Sudan state declared rebel ‘target’

Fighters of Sudan's Justice and Equality (JEM) Movement are pictured in Northern Darfur, on July 25, 2011.  By Ashraf Shazly (AFP/File)

Fighters of Sudan’s Justice and Equality (JEM) Movement are pictured in Northern Darfur, on July 25, 2011. By Ashraf Shazly (AFP/File)






KHARTOUM, Sudan (AFP) – Sudanese rebels on Monday declared North Kordofan state a target in a widening offensive, as parliament met to discuss weekend attacks on the region which had been largely free from unrest.

Except for occasional rebel forays over the border from the conflict-plagued Darfur region, North Kordofan had been generally peaceful.

But on Saturday a rebel coalition struck a major North Kordofan town which residents said had been left unguarded and was hit during coordinated attacks in the insurgents’ most audacious act in years.

“North Kordofan state has all become our target,” Arnu Ngutulu Lodi, spokesman for the Sudan People’s Liberation Movement-North (SPLM-N), told AFP.

SPLM-N, which has been fighting for two years in South Kordofan state, belongs to the Sudan Revolutionary Front (SRF) which also includes major insurgent groups from Darfur.

SRF said it attacked Umm Rawaba, the second-largest town in North Kordofan, and several other areas in North and South Kordofan as part of its strategy to reach the capital Khartoum and overthrow the 24-year regime of President Omar al-Bashir.

Lodi claimed that rebels on Sunday shelled the airport area of Kadugli, the state capital of South Kordofan, for the second time in two days.

He warned civil aviation to avoid the area, as well as the airspace in North Kordofan.

“It is becoming a target for us,” Lodi said. “This is a very serious kind of warning. This whole area has become an operational area.”

The SPLM-N has shelled Kadugli periodically since late last year, but on Saturday for the first time targeted the airport region.

That barrage killed four soldiers, Lodi claimed, but residents reported only a few injuries.

They said they could not confirm that a second barrage occurred on Sunday, and reported the town as calm on Monday.

The government blamed rebels for killing civilians in its previous shellings of Kadugli, while rights groups have accused the Khartoum regime of indiscriminate aerial bombing elsewhere in the state.

A rebel statement said the Kadugli airport has become “a centre of control and command of National Congress Party forces and militias for directing its air and ground attacks against innocent citizens, therefore it becomes the direct target for the Sudanese Revolutionary Front forces.”

Residents of Umm Rawaba, about 300 kilometres (190 miles) from Kadugli, complained their town had been left undefended when SRF briefly occupied it on Saturday.

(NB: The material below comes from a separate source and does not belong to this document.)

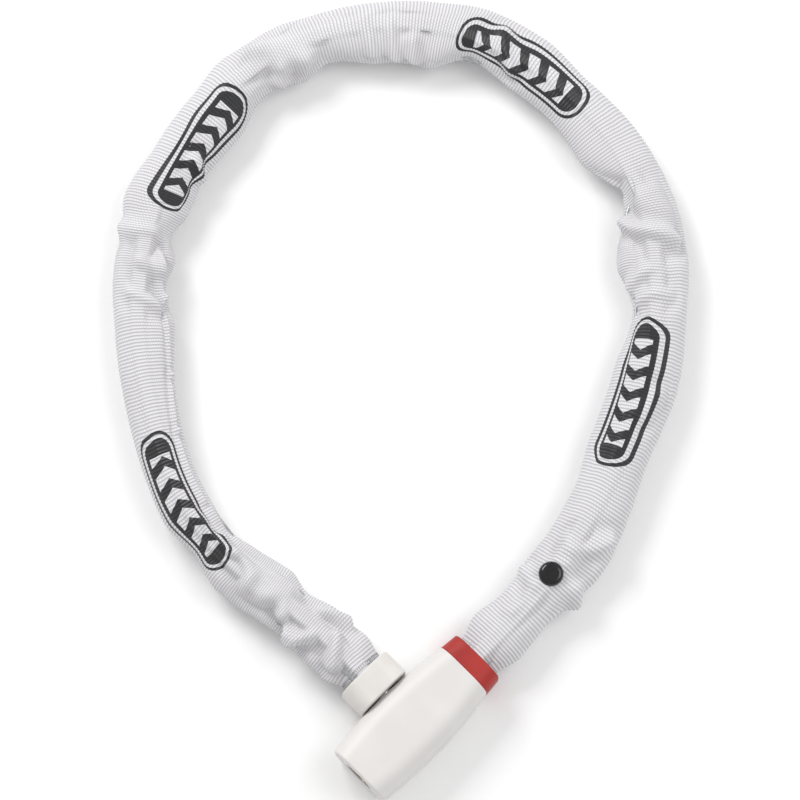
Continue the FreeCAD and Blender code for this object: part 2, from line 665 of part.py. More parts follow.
core_start = "coverWall + play"
core_end = "coverLength"
anchor_pin_at = collar_end + " + firstLink - " + pin_to_end
fork_end = anchor_pin_at + " + forkReach"
slot_start = collar_end + " + firstLink - linkLength / 2 - 1"
block = box("core_block", core_end + " - (" + core_start + ")", "coreWidth", "coreHeight", x=core_start)
doc.recompute()
rounded_block = doc.addObject("Part::Fillet", "core_rounded")
rounded_block.Base = block
long_edges = [k + 1 for k, edge in enumerate(block.Shape.Edges) if edge.BoundBox.XLength > 30]
rounded_block.Edges = [(k, value("coreEdge"), value("coreEdge")) for k in long_edges]
fork = box("core_fork", fork_end + " - (" + core_end + ") + 2", "forkWidth", "forkHeight",
           x=core_end + " - 2", z=fork_z)
clip_groove = cut("clip_groove",
                  box("groove_block", "clipThickness + play", "2 * forkWidth", "2 * forkHeight",
                      x=clip_at, z=fork_z),
                  box("groove_neck", "3 * clipThickness", "forkWidth - 2 * clipDepth",
                      "forkHeight - 2 * clipDepth", x=clip_at + " - clipThickness", z=fork_z))
roll_pin_y = "housingDiameter / 2"
core = cut("core_cut", fuse("core_solid", rounded_block, fork),
           cylinder("housing_bore", "housingDiameter + 2 * pinFit", "housingEnd - coverWall + 0.2",
                    x="coverWall - 0.1", rotation=AXIS_X),
           cylinder("cam_chamber", "chamberDiameter", "camReach + 0.4 - housingEnd + 0.3",
                    x="housingEnd - 0.3", rotation=AXIS_X),
           cylinder("bush_bore", "bushDiameter + 2 * pinFit", "coreWidth", x="studAt",
                    y="-studNose - 1.2", rotation=AXIS_Y),
           box("anchor_slot", "2 * linkLength", "linkWidth + 0.8", "forkSlot", x=slot_start, z=fork_z),
           cylinder("anchor_hole", "pinDiameter + 2 * pinFit", TALL, x=anchor_pin_at, z="-sleeveHeight"),
           cylinder("roll_hole", "rollPin + 2 * pinFit", "coreHeight - 3", x="housingEnd - 3",
                    y=roll_pin_y, z="-coreHeight / 2 - 0.1"),
           clip_groove)
sub_part(core, "lock_core", lock_frame)

bush_tube = cut("bush_tube",
                cylinder("bush_outer", "bushDiameter", "bushEnd + studNose + 1", x="studAt",
                         y="-studNose - 1", rotation=AXIS_Y),
                cylinder("bush_inner", "studDiameter + 2 * studFit", "2 * bushEnd", x="studAt",
                         y="-studNose - 0.4", rotation=AXIS_Y))
bush = cut("bush_cut", bush_tube,
           cylinder("bush_window", "chamberDiameter", "camReach + 0.4 - camStart", x="camStart",
                    rotation=AXIS_X))
sub_part(bush, "socket_bush", lock_frame)


def round_pin(name, diameter, length):
    """Pin standing on z, its ends bevelled."""
    body = new_body(name)
    rim = "%s / 2" % diameter
    half = "(%s) / 2" % length
    add_profile(new_sketch(body, "XZ_Plane"), [
        ("0", "-" + half), (rim + " - 0.4", "-" + half), (rim, "0.4 - " + half),
        (rim, half + " - 0.4"), (rim + " - 0.4", half), ("0", half)])
    revolve(body, body.Group[-1])
    return body


def in_frame(frame, x, y="0", z="0"):
    return frame.multiply(Placement(Vector(value(x), value(y), value(z)), Rotation()))


sub_part(round_pin("anchor_pin_body", "pinDiameter", "forkHeight - 0.4"), "anchor_pin",
         in_frame(lock_frame, anchor_pin_at, z=fork_z))
anchor_link = group("anchor_link_group", [copy_of(link_body, Placement(), "anchor_link_copy")])
sub_part(anchor_link, "anchor_link", in_frame(lock_frame, collar_end + " + firstLink", z=fork_z))
sub_part(round_pin("roll_pin_body", "rollPin", "coreHeight - 3.4"), "cylinder_pin",
         in_frame(lock_frame, "housingEnd - 3", roll_pin_y, "-1.6"))

# ---- lock cylinder --------------------------------------------------------------------------------

housing = new_body("housing_body")
sketch = new_sketch(housing, "YZ_Plane", "housingStart")
add_circle(sketch, "housingDiameter")
add_circle(sketch, "plugBore")
pad(housing, sketch, "housingEnd - housingStart")
sketch = new_sketch(housing, "YZ_Plane", "housingEnd - 1")
groove_half, groove_top = value("waferGroove") / 2, value("plugDiameter") / 2 + value("waferTravel")
first = add_loop(sketch, [(-groove_half, 0), (groove_half, 0), (groove_half, groove_top),
                          (-groove_half, groove_top)])
sketch.addConstraint(Sketcher.Constraint("Horizontal", first + 2))
sketch.addConstraint(Sketcher.Constraint("Vertical", first + 1))
sketch.addConstraint(Sketcher.Constraint("Vertical", first + 3))
sketch.addConstraint(Sketcher.Constraint("Symmetric", first, 1, first, 2, -2))
sketch.addConstraint(Sketcher.Constraint("PointOnObject", first, 1, -1))
dimension(sketch, "DistanceX", first, 1, first, 2, "waferGroove")
dimension(sketch, "DistanceY", first + 1, 1, first + 1, 2, "plugDiameter / 2 + waferTravel - 0.1")
groove = pocket(housing, sketch, "housingEnd - housingStart - 2")
around = housing.newObject("PartDesign::PolarPattern", "wafer_grooves")
around.Originals = [groove]
around.Axis = ([item for item in housing.Origin.OriginFeatures if item.Role == "X_Axis"][0], [""])
around.Angle = 360
around.Occurrences = 4
housing.Tip = around
doc.recompute()
housing_cut = cut("housing_cut", housing,
                  cylinder("housing_notch", "rollPin + 2 * pinFit", "coreHeight", x="housingEnd - 3",
                           y=roll_pin_y, z="-coreHeight / 2"))
sub_part(housing_cut, "cylinder_housing", lock_frame)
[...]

The death toll was unclear but included some policemen, according to residents and officials.

Umm Rawaba, with a population of several thousand, is about 100 kilometres east of El Obeid, the capital of North Kordofan which produces gum arabica, an ingredient in soft drinks and other products. Sudan is the world’s biggest producer of gum arabica.

Parliament met in closed session on Monday to discuss the weekend attacks.

Legislators summoned Defence Minister Abdelrahim Mohammed Hussein but he did not appear because he travelled to El Obeid, a defence ministry source said.

In 2008 Darfur’s Justice and Equality Movement rebels (JEM), who now belong to SRF, pushed all the way to Khartoum’s twin city of Omdurman where government forces said they were beaten.

The attack in North Kordofan comes as the government, beset by internal political struggles, seeks a broad political dialogue with its opponents.

Last week Khartoum and the SPLM-N held their first direct talks in almost two years, but both sides said negotiations stalled.

From the rebel perspective, “now would probably be a good time to capitalise on some of the divisions and… a softening stance in Khartoum,” said Jonah Leff, of the Small Arms Survey, a Swiss-based independent research project.

But if they tried to reach Khartoum, “I think they’d get beat back pretty quickly,” he said on Sunday.